BAR EXAM: Everybody Comes to Atomic’s

Some days, only a tough bar and some hard liquor will do

Lissa Townsend Rodgers

It's something like Monday night No. 30,000 at Atomic Liquors, but this is the first time they've had Jagermeister. Fremont Street is an ebb and flow of men worn out from a day of working or not working, couples who could be prostitute and customer or pimp and ho or simply trashy, tourists who've drifted from the herd, and locals seeking inexpensive cocktails and unobtrusive company. While the latter make up the bulk of the Atomic's clientele, there's no demographic that doesn't "ring bell for entry" here eventually.

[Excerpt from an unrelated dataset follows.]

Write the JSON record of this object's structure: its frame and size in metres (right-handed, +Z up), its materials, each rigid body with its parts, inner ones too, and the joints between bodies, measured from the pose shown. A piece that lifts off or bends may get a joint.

Despite the evening hour, my eyes still need to adjust to the dim atmosphere; most of the light comes from beer-sponsored neon, muted TVs and spillover from the vintage signage outside. It's a classic barroom: burgundy linoleum, wood-grain paneling, ancient pool tables, rows of bottles of the "package store" variety, where they have Kamchatka vodka in four sizes but no Absolut. The bartender looks up from putting extra bottles into a shopping cart and grins over his carefully trimmed mustache. "Haven't seen you here for awhile." Awhile? I haven't been here in four months, enough time for some Vegas bars to be born, struggle and die, but that's nothing for a joint that's been open nearly 60 years.


The Atomic's sole concession to the modern age—aside from finally stocking the Jager—is a change in operating hours. After the bar became a focus for gangbangers and drug dealers, they began closing at 10 p.m. The Atomic has always had an easygoing attitude as to whatever its patrons might do or be, but it's also a safe haven in a sketchy neighborhood, and rather like Rick's Café Americaine or a demilitarized zone, you don't bring your trouble in with you.

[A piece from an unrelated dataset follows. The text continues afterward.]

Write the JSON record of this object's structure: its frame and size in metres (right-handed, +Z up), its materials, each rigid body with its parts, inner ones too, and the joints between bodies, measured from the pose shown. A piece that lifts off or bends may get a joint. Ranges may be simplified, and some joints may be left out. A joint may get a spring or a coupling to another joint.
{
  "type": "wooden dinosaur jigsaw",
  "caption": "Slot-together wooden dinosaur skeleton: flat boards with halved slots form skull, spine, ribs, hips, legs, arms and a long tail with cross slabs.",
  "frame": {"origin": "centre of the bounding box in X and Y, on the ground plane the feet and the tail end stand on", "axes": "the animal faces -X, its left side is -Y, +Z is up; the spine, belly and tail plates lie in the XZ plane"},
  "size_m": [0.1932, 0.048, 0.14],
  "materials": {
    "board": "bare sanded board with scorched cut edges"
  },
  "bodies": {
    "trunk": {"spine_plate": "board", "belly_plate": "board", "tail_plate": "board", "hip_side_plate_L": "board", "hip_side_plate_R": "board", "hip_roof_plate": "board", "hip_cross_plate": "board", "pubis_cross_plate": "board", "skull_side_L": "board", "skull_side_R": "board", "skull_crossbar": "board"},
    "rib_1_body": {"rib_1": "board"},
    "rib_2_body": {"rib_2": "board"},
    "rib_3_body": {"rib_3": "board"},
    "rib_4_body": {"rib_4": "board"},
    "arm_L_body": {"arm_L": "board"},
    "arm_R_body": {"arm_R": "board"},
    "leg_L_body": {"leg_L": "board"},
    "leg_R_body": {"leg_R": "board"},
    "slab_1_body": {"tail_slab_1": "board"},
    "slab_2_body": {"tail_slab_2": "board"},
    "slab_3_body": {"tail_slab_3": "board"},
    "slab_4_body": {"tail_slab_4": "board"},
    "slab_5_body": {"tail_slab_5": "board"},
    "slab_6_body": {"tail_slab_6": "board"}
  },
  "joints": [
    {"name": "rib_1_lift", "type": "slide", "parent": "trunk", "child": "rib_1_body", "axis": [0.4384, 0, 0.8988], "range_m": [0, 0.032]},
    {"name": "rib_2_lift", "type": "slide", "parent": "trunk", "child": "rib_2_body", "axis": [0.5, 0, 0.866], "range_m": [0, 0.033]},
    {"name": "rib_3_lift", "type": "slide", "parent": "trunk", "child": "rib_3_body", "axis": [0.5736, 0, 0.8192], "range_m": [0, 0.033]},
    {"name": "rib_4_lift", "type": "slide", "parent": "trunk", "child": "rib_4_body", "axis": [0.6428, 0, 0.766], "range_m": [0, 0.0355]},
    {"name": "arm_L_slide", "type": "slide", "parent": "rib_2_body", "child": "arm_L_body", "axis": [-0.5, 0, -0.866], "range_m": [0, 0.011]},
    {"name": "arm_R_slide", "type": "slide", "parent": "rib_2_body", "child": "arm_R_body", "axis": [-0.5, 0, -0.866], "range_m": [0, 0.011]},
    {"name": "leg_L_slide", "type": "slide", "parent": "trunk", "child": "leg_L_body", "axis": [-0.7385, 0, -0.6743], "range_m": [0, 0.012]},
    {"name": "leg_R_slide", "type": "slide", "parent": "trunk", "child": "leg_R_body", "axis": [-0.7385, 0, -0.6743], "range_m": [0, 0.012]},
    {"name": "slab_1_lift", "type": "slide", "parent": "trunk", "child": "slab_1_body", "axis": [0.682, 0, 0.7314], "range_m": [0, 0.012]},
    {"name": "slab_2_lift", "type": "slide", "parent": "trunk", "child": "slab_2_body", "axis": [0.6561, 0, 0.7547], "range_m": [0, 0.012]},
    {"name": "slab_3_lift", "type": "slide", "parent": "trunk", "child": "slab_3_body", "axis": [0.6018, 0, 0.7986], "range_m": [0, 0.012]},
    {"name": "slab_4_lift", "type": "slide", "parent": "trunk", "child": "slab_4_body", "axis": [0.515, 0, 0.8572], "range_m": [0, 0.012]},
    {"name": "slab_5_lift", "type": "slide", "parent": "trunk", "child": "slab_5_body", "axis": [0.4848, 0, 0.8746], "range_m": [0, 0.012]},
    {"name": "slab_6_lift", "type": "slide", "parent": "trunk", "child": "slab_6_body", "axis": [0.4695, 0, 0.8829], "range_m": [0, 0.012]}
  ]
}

The bartender pulls a Budweiser out of a vintage Coca-Cola cooler and buzzes in two guys in full punk-rock overkill, one in torn leather, the other with a mohawk spiked 12 inches above his scalp. The latter bounces up and down on his feet and inquires, "What's the cheapest whiskey you got? I want the kind in the plastic bottle." Willie Nelson croons "Let It Be Me" and Torn Leather turns his Exploited back patch away from us, announcing, "Whoever played this—thank you!" as the bartender points out the pros and cons of the $11 variety to his friend. A silver-haired woman, one of the owners, sits in the corner sipping white wine and wonders, "What is that on his head?" A guy in a rumpled suit a few stools down tries to explain, but soon realizes he himself doesn't know what he's talking about and lapses back into silence.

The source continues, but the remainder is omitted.